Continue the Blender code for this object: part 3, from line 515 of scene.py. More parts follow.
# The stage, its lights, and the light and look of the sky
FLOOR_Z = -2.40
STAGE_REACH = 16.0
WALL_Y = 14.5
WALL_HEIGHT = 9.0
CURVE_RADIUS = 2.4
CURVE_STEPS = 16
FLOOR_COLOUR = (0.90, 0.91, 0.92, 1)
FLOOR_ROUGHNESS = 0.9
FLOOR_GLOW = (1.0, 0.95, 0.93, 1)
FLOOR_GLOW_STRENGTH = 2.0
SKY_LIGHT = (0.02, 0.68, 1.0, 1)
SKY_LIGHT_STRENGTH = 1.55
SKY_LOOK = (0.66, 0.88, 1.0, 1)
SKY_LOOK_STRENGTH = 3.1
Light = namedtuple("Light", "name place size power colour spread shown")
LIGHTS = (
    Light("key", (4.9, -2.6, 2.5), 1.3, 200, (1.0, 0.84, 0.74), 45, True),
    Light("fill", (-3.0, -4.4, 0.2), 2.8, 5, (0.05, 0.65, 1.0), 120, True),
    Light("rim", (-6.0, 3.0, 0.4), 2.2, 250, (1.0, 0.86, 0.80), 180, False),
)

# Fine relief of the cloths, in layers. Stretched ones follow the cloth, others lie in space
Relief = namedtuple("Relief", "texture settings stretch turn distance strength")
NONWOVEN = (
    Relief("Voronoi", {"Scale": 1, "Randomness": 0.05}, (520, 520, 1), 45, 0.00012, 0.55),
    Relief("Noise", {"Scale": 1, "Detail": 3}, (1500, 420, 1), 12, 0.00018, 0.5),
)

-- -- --

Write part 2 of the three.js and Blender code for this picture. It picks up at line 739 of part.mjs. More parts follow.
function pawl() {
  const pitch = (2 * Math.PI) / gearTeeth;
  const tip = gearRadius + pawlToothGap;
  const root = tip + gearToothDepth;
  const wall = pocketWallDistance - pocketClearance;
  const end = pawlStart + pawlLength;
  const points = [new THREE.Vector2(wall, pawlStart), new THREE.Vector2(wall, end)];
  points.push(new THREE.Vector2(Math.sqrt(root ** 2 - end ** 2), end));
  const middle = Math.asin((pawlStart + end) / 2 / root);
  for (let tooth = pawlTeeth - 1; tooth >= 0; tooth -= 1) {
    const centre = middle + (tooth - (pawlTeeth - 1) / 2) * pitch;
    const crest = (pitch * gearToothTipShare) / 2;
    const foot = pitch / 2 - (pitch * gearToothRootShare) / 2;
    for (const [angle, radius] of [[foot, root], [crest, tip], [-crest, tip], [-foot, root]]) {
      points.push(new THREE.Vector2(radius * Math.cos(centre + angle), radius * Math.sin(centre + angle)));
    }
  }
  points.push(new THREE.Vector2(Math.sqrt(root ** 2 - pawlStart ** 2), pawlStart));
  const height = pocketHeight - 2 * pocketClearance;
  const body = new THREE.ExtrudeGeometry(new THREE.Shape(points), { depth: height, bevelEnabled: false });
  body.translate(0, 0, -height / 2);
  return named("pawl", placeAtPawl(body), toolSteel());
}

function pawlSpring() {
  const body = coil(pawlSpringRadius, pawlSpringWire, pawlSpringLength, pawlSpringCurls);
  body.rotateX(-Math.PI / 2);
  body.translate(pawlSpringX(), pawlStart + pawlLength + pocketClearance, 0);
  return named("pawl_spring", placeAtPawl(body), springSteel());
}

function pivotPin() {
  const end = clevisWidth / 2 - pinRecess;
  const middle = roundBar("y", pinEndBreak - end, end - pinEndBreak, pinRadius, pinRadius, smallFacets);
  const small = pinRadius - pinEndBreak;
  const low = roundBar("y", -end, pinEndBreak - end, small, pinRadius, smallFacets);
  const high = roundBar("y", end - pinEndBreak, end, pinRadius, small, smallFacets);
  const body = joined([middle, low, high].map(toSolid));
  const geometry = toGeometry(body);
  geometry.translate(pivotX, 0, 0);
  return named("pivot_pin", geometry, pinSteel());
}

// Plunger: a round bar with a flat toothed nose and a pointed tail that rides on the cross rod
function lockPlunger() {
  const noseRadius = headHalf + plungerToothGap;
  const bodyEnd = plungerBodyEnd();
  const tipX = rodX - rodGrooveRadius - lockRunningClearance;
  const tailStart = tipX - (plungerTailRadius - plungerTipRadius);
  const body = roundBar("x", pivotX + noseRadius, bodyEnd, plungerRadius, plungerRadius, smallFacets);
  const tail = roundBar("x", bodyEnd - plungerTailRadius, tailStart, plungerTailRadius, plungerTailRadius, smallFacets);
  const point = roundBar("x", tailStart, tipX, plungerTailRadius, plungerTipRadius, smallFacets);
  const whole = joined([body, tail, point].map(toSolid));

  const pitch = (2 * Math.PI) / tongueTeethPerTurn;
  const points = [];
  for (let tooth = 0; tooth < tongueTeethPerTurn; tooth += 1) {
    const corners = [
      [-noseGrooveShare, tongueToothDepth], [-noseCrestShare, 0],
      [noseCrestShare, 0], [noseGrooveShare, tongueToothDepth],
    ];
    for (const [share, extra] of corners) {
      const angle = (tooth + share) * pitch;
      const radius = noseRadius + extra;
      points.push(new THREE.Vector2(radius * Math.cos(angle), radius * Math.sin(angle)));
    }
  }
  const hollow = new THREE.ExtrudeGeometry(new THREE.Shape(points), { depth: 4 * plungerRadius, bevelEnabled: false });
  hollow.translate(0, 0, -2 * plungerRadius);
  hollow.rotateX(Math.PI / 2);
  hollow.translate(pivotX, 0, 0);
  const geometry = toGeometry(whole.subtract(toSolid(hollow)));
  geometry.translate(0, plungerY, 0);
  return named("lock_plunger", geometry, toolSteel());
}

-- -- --

◆ **Problem description**
From the entries, copy out each line containing the word "parts".

◆ **Full answer**
Continue the Blender code for this object: part 3, from line 515 of scene.py. More parts follow.
Write part 2 of the three.js and Blender code for this picture. It picks up at line 739 of part.mjs. More parts follow.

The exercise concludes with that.